Я попытался переубедить Гитлера с помощью приема, который позаимствовал у известного художника и гравера Луиджи Казимира, которого я студентом встречал в Вене и с которым однажды путешествовал по Италии. Казимир всегда утверждал, что оценить, насколько удачной получилась скульптура, можно, только если обойти ее вокруг и разглядеть со всех сторон. И хотя в тот момент я говорил как бы только для себя, Гитлер предпочел не согласиться. Он заявил, что наилучшее впечатление можно получить, только находясь в поле зрения человека, изображенного в скульптуре, а когда я попытался настаивать, заявил, что движение на Унтер-ден-Линден не позволит выполнить обход. Он повторил свой первый аргумент, когда мы подошли посмотреть на монумент Вильгельму I, работу Бега, которая, по-моему, с художественной точки зрения является одной из лучших скульптур лошадей в мире. Я понял тогда, что в этом вопросе, как и во множестве других, Гитлер осознавал или же был заинтересован видеть только одну сторону проблемы. Он никогда не признавал, что у проблемы или у статуи может быть другая сторона.
Нашей следующей остановкой была Национальная галерея. По крайней мере, это была моя вотчина, и я собирался показать ему десяток лучших картин и рассказать об их стиле и месте в истории, но он снова взял дела в свои руки. Гитлер не мог выносить, когда не доминировал в какой бы то ни было ситуации, но в этот раз его мания всегда быть правым сбила его с пути. «Первым делом для юного Фрицля необходимо получить общее представление». Он сказал einen Überblick[22], это было его любимое выражение, и оно ясно указывало на ход его мыслей. Гитлер любил создавать поверхностное представление о всей ситуации в целом прежде, чем знакомиться с деталями или частями. Мы промчались мимо голландских и итальянских примитивистов, как патруль берсальеров[23]. Мы несколько сбавили шаг около «Флоры» Леонардо да Винчи, но остановились только у картины «Мужчина в золотом шлеме» Рембрандта.

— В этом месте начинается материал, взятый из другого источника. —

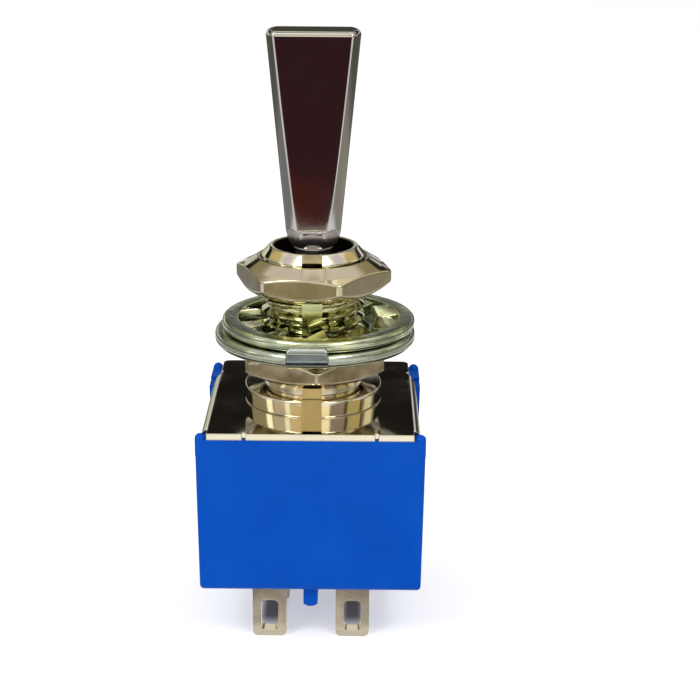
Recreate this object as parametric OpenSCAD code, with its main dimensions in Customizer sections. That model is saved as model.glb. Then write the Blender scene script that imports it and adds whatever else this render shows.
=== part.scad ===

«Вот это нечто уникальное, – провозгласил Гитлер. – Посмотрите на это героическое выражение лица солдата. Это доказывает, что Рембрандт в душе был истинным арийцем и немцем, несмотря на все те картины, которые он написал в еврейском квартале Амстердама!» Это был совсем не тот метод, которым стоило рассказывать об искусстве юному Лаубеку, но худшее было впереди. Едва взглянув на великолепные берлинские работы Вермеера, мы поскакали в поисках другого художественного героя Гитлера, Микеланджело. В Берлинском музее нет оригинальных работ этого мастера, только мраморная статуя Иоанна Крестителя, которая, скорее всего, ошибочно ему приписывается. Гитлер остановился напротив этой несколько женственной фигуры и проговорил для Лаубека: «Микеланджело, вот самая монументальная, самая вечная фигура в истории человеческого искусства, – все время крутясь вокруг в отчаянных поисках других, более подходящих примеров его работы. – Что они сделали с экспонатами, которые были в этом зале? Подождите здесь немного, я пойду найду их».
После этого он исчез, оставив меня с Лаубеком, чтобы я мог дать ему правильное представление о работе, напротив которой мы стояли, и я рассказал ему, что Микеланджело можно изучать только во Флоренции и в Риме. Гитлер не вернулся, поэтому мы пошли его искать. Мы нашли его стоявшим в задумчивости у композиции Корреджо «Леда и лебедь». Он пришел в себя, когда мы подошли, и, хотя его захватило именно это чувственное изображение двух центральных фигур, он прочел нам стремительную лекцию о замечательной игре света в фигурах купающихся на заднем плане нимф. Со временем я узнал, что сюжет этой картины был его навязчивой идеей. Когда нацисты пришли к власти, художники почти наверняка получали золотую медаль на различных художественных выставках, если обыгрывали этот, пожалуй, один из самых неприличных классических сюжетов.
Мы двинулись быстрым шагом в сторону выхода и уже почти прошли зал итальянского барокко, когда Гитлер внезапно остановился около работы Караваджо «Апостол Матфей», несколько цветастой и не особенной удачной композиции. Меня как громом поразило, в частности, то, что это был первый христианский сюжет, на который Гитлер обратил внимание. Потом я понял. Горя желанием увидеть работы Микеланджело, Гитлер неправильно прочел табличку. Имя художника начиналось правильно, Микеланджело, но он проглядел два другие слова, Меризи Караваджо. «Вот, Фрицль, – победоносно заявил Гитлер, – не было предела его гению. Сейчас нет времени, но мы должны вернуться сюда потом и посмотреть на нее снова». Я часто спрашивал себя, ходил ли он туда еще раз и понял ли когда-либо свою ошибку?